Palestine and Olives - two words - indispensably linked. Both are deeply rooted in their land. Every year in October and November, Palestinian families gather in the villages by the olive groves to pick the olives. After the first rains, the olive harvest begins in Palestine. This is a sign that the olives are ripe and ready for picking. While collecting and pressing the olives, people eat their meals outside, which are quickly prepared over the fire to waste as little time as possible on other things. Traditional songs are sung that are passed down through generations.
Olive trees and their harvest are an essential part of Palestinian culture, indeed part of the national identity. A relic of thousands of years of tradition in this area. Some 80,000 to 100,000 Palestinian families depend on the olive harvest for their income - including more than 15 per cent of working women.
During this particular time each year, the 800 or thereabouts olive trees on the slopes around DSPR's Central Office on the Mount of Olives are harvested and about 2 tonnes of olives are picked to be pressed into olive oil in the olive presses at Latrun Monastery. An estimated 10 million olive trees are grown in the West Bank and Gaza Strip. Olive culture in Palestine faces many challenges in these times, mainly because of the Israeli occupation, climate change, rapid urbanisation and pollution. To date, Israeli settlers have uprooted 7,000 olive trees and confiscated full olive bags from Palestinian villagers as they seek to intimidate them in order to drive them away from the land and to be able to repossess it.
Likewise, Palestinian culture is steeped in poems, songs, paintings, pottery and other forms of art dedicated to the olive harvest. There is also a strong link between Palestinian cuisine, olives, and olive oil. The deceased Palestinian poet Mahmoud Darwish wrote some Arabic poems about the olive tree.
The olive tree does not weep and does not laugh. The olive tree
Is the hillside’s, modest lady. Shadow Covers her single leg,
and she will not take her leaves off in front of the storm.
Standing, she is seated, and seated, standing.
She lives as a friendly sister of eternity, a neighbour of time.
That helps her stock her luminous oil and
Forget the invaders’ names, except the Romans, who
Coexisted with her, and borrowed some of her branches
To weave wreaths. They did not treat her
as a prisoner of war. But as a venerable grandmother, before whose calm dignity
Swords shatter. In her reticent silver-green
Colour hesitates to say what it thinks and to look at what is behind the portrait, of the olive tree, is neither green nor silver
The olive tree is the colour of peace, if peace needed
A colour. No one says to the olive tree: How beautiful you are!

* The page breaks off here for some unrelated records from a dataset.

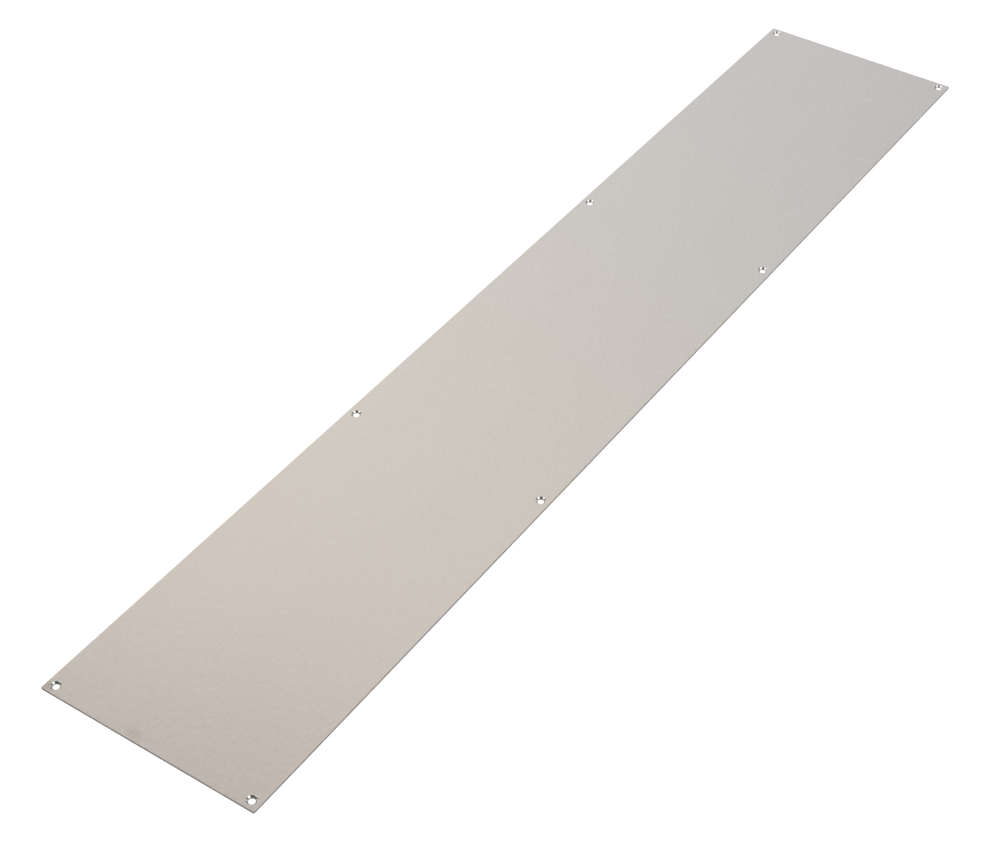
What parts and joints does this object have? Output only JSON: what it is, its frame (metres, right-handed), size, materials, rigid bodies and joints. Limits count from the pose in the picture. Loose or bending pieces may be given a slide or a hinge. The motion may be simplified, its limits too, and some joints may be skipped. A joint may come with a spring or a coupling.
{
  "type": "kick plate",
  "caption": "Flat rectangular satin-brushed steel kick plate with countersunk screw holes along both long edges.",
  "frame": {"origin": "centre of the flat back face, the face that lies against the door", "axes": "+X along the length, +Y across the width, +Z out of the brushed front face"},
  "size_m": [0.815, 0.15, 0.0015],
  "materials": {
    "satin_steel": "satin, brushed along the length"
  },
  "bodies": {
    "root": {"kick_plate": "satin_steel"}
  },
  "joints": []
}
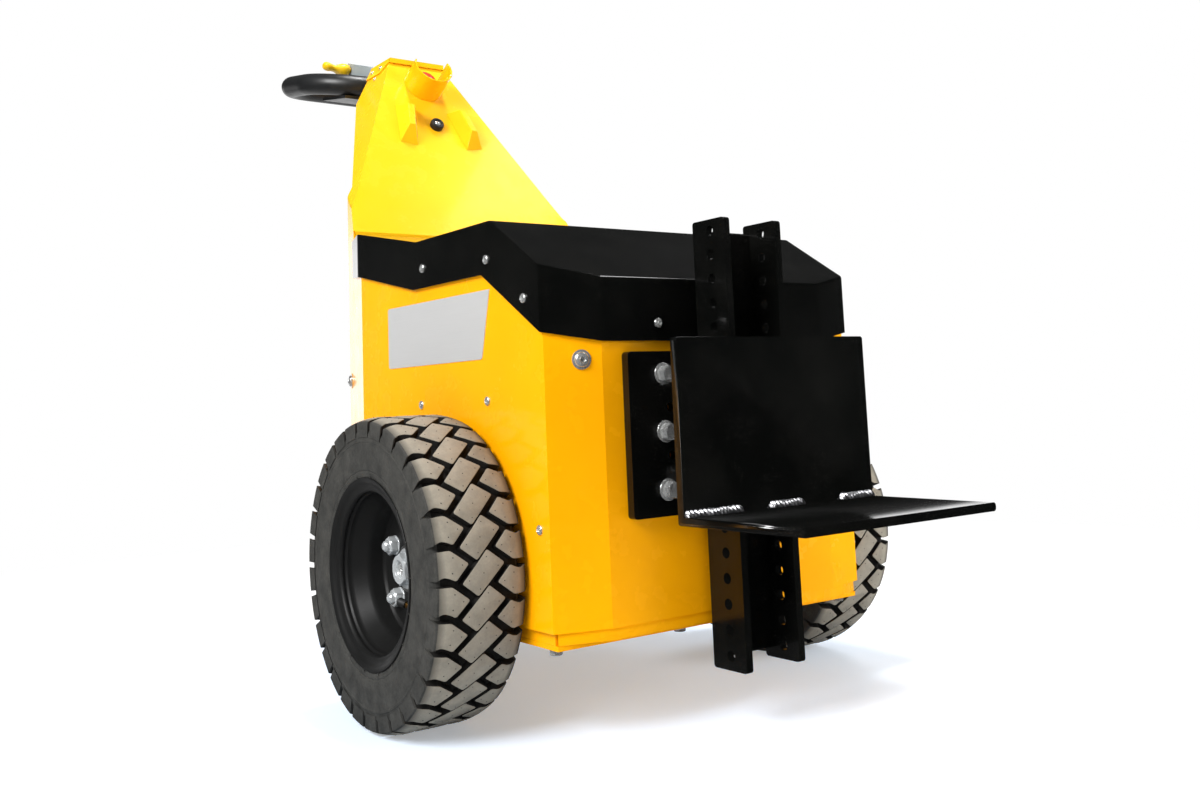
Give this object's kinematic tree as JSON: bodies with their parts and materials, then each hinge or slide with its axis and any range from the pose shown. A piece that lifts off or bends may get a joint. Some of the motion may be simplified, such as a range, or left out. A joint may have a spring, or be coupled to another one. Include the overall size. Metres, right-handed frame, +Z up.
{
  "type": "walk behind electric tug",
  "caption": "Walk-behind electric tug: two driven wheels, rear castor, leaning tower with loop handle, and a push bracket pinned to a drilled hitch column.",
  "frame": {"origin": "on the floor, under the middle of the machine", "axes": "+Z up; the hitch faces -Y, the operator stands at +Y; +X is to the right when looking at the hitch"},
  "size_m": [0.7538, 1.453, 1.0933],
  "materials": {
    "yellow_paint": "fine orange peel powder coat",
    "black_gloss": "gloss powder coat",
    "label_silver": "bare satin plate",
    "zinc": "bright zinc plate",
    "tyre_rubber": "matt industrial tread",
    "rim_black": "satin black",
    "hub_steel": "machined steel",
    "brass": "dull brass",
    "cast_case": "painted casting",
    "battery_case": "dark moulded case",
    "electric_box": "moulded",
    "castor_core": "cast core",
    "handle_black": "satin moulding",
    "console_grey": "fine grain moulding",
    "lever_yellow": "moulded",
    "stop_red": "moulded",
    "buffer_rubber": "moulded"
  },
  "bodies": {
    "root": {"chassis_frame": "yellow_paint", "base_plate": "yellow_paint", "body_shell": "yellow_paint", "rear_access_panel": "yellow_paint", "top_cowl": "black_gloss", "tower_cover": "yellow_paint", "tower_back": "yellow_paint", "tower_cap": "yellow_paint", "label_plate": "label_silver", "mount_plate": "black_gloss", "mount_plate_bolts": "zinc", "hitch_column": "black_gloss", "push_bracket": "black_gloss", "bracket_pins": "zinc", "axle_bearings": "hub_steel", "transaxle_case": "cast_case", "drive_motor": "cast_case", "motor_brake": "cast_case", "batteries": "battery_case", "battery_strap": "zinc", "motor_controller": "electric_box", "line_contactor": "electric_box", "charger": "electric_box", "castor_plate": "zinc", "castor_bearing": "hub_steel", "handle_loop": "handle_black", "handle_bracket": "handle_black", "console": "console_grey", "key_switch": "zinc", "stop_guard": "yellow_paint", "stop_switch": "electric_box", "cable_cleats": "yellow_paint", "rubber_buffer": "buffer_rubber", "buffer_screw": "zinc", "cowl_screws": "zinc", "side_screws": "zinc", "rear_panel_screws": "zinc", "cap_screws": "zinc", "shell_bolts": "zinc", "base_bolts": "zinc", "castor_bolts": "zinc"},
    "left_wheel": {"left_tyre": "tyre_rubber", "left_rim": "rim_black", "left_hub": "hub_steel", "left_wheel_nuts": "zinc", "left_valve": "brass", "left_half_shaft": "hub_steel"},
    "right_wheel": {"right_tyre": "tyre_rubber", "right_rim": "rim_black", "right_hub": "hub_steel", "right_wheel_nuts": "zinc", "right_valve": "brass", "right_half_shaft": "hub_steel"},
    "castor_swivel": {"castor_fork": "zinc", "castor_axle": "zinc"},
    "castor_wheel": {"castor_hub": "castor_core", "castor_tyre": "tyre_rubber"},
    "lever": {"thumb_lever": "lever_yellow"},
    "ignition_key": {"key": "zinc"},
    "stop_knob": {"stop_button": "stop_red"}
  },
  "joints": [
    {"name": "left_wheel_spin", "type": "hinge", "parent": "root", "child": "left_wheel", "pos_m": [-0.3172, -0.1885, 0.1925], "axis": [1, 0, 0], "continuous": true},
    {"name": "right_wheel_spin", "type": "hinge", "parent": "root", "child": "right_wheel", "pos_m": [0.3172, -0.1885, 0.1925], "axis": [1, 0, 0], "continuous": true},
    {"name": "castor_swivel_turn", "type": "hinge", "parent": "root", "child": "castor_swivel", "pos_m": [0, 0.1235, 0.212], "axis": [0, 0, 1], "continuous": true},
    {"name": "castor_wheel_roll", "type": "hinge", "parent": "castor_swivel", "child": "castor_wheel", "pos_m": [0, 0.1785, 0.08], "axis": [1, 0, 0], "continuous": true},
    {"name": "thumb_lever_turn", "type": "hinge", "parent": "root", "child": "lever", "pos_m": [0, 0.56935, 1.07645], "axis": [1, 0, 0], "range_deg": [-25, 25], "stiffness_Nm_per_rad": 0.5},
    {"name": "key_turn", "type": "hinge", "parent": "root", "child": "ignition_key", "pos_m": [0, 0.50082, 1.06661], "axis": [0, -0.3256, 0.9455], "range_deg": [-90, 0]},
    {"name": "stop_push", "type": "slide", "parent": "root", "child": "stop_knob", "axis": [0, 0.8739, -0.486], "range_m": [0, 0.004], "stiffness_N_per_m": 1500}
  ]
}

But: How noble and how splendid! And she,
She who teaches soldiers to lay down their rifles
And re-educates them in tenderness and humility: Go home
And light your lamps with my oil! But
These soldiers, these modern soldiers
Besiege her with bulldozers and uproot her from her lineage of earth. They vanquished our grandmother who foundered, her branches are on the ground, her roots in the sky. She did not weep or cry out. But one of her grandsons. Who witnessed the execution threw a stone at a soldier, and he was martyred with her. After the victorious soldiers had gone on their way, we buried him there, in that deep pit – the grandmother’s cradle. And that is why we were sure that he would become, in a little while, an olive tree – a thorny olive tree – and green!
by Mahmoud Darwish
translated by Marilyn Hacker
In Gaza, some people use the expression "the cross has materialised" to announce the beginning of the olive harvest. The expression has its roots in the oral history of the city, where conversions to Christianity occurred after the worship of stars and fire in the past.
According to legend, a priest came to Gaza and urged people to convert to Christianity after all Palestinian cities except Gaza had converted. He told the locals that they would be saved from drought and that it would rain if they did so. The people of Gaza, who were always rebellious in the story, refused to convert unless the priest prayed to God to make it rain. According to the story, the priest prayed and it rained, whereupon the people converted and used the expression "the cross had materialised" to express that the priest's promise had come true.